Each year in the U.S., some 110,000 pesticide poisonings are reported by poison control centers, and 23,000 people visit emergency rooms for the same reason. And every year, about 20 people nationwide -- mostly children -- die from accidental pesticide poisoning.
Where once the primary public-health concern surrounding pesticides was the possibility of acute poisoning and the long-term potential for cancer, today's risk managers recognize that pesticides can also affect the nervous, endocrine, immune and reproductive systems, and that they pose heightened threats to infants, young children, the unborn, and other subpopulations that are especially susceptible to toxic pollutants.
Converting to 100 percent biointensive IPM by 2020, as Consumers Union recommends, will reduce the total public health risk from pesticides by at least 75 percent from today's levels.
Environment:
Most environmental risks and ecological damage from pesticide use result from toxic effects of pesticides on various living organisms. Studies have found insecticides are the most toxic class of pesticides, followed by herbicides, acaricides (mite killers) and fungicides.
Impacts on non-target organisms depend on how the pesticide degrades and moves through the hydrological cycle, the soil and food chains.
Adverse impacts on beneficial organisms tend to be greatest where several different pesticides, especially insecticides, are applied routinely.
Effectiveness:
It takes from two to five applications of pesticides today to accomplish what just one application accomplished in the early 1970s.
More than 500 insect pests, 270 weed species and 150 plant diseases are now resistant to one or more pesticides.
The federal Environmental Protection Agency (EPA) has banned some of the worst pesticides, but the agency currently approves about
10 new active ingredients for each one it takes off the market. The EPA's rulings in the 1970s ended 25 percent of insecticide applications then in use.
Since 1986, however, EPA's actions have reduced pesticide use by less than 1 percent..
Costs:
In 1995 U.S. pesticide sales totaled $10.4 billion, and amounted to 1.25 billion pounds of active ingredients. About 75 percent of those expenditures went for agricultural applications.

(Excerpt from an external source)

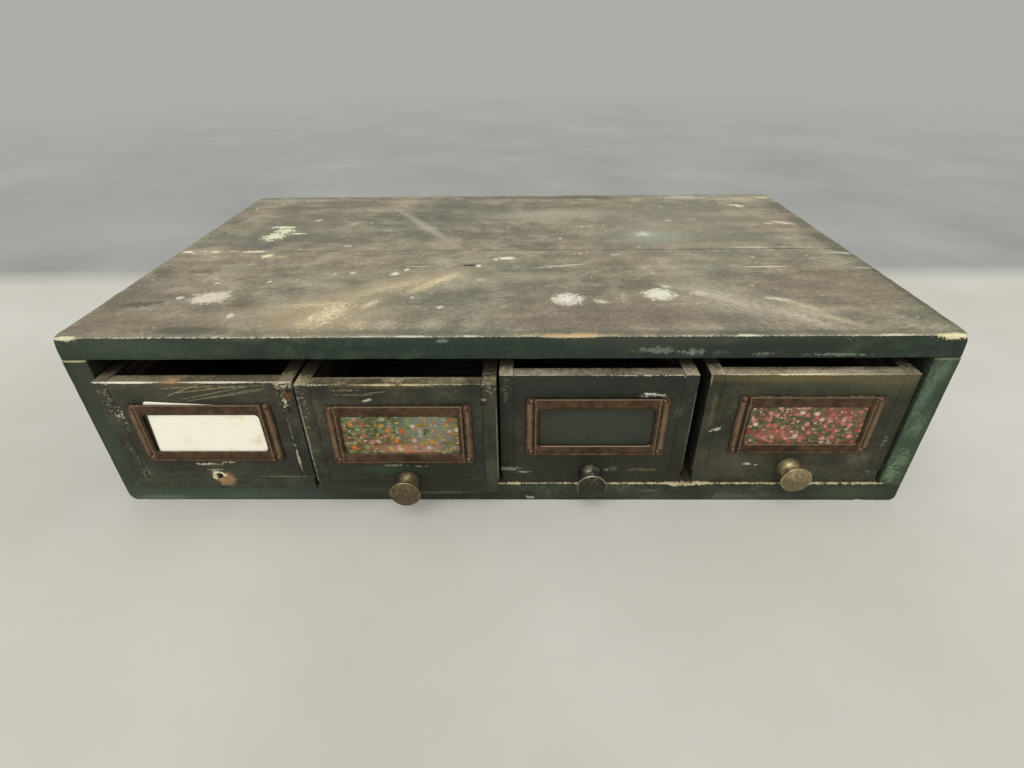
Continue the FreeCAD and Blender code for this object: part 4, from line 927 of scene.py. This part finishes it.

Efforts to regulate pesticides cost American industry and taxpayers well in excess of $1 billion a year. While the public-health benefits of pesticide regulation have been shrinking, costs have been rising and are expected to rise still further. A growing share of the cost of pesticide regulation, moreover, is borne by state governments.
Federal expenditures for research on pesticides or pest management in 1995 totaled some $255 million. Less than 13 percent of that (about $32 million) supported work that contributes to biointensive IPM. The pesticide industry, meanwhile, spent about twice that much in 1995 just on print advertising.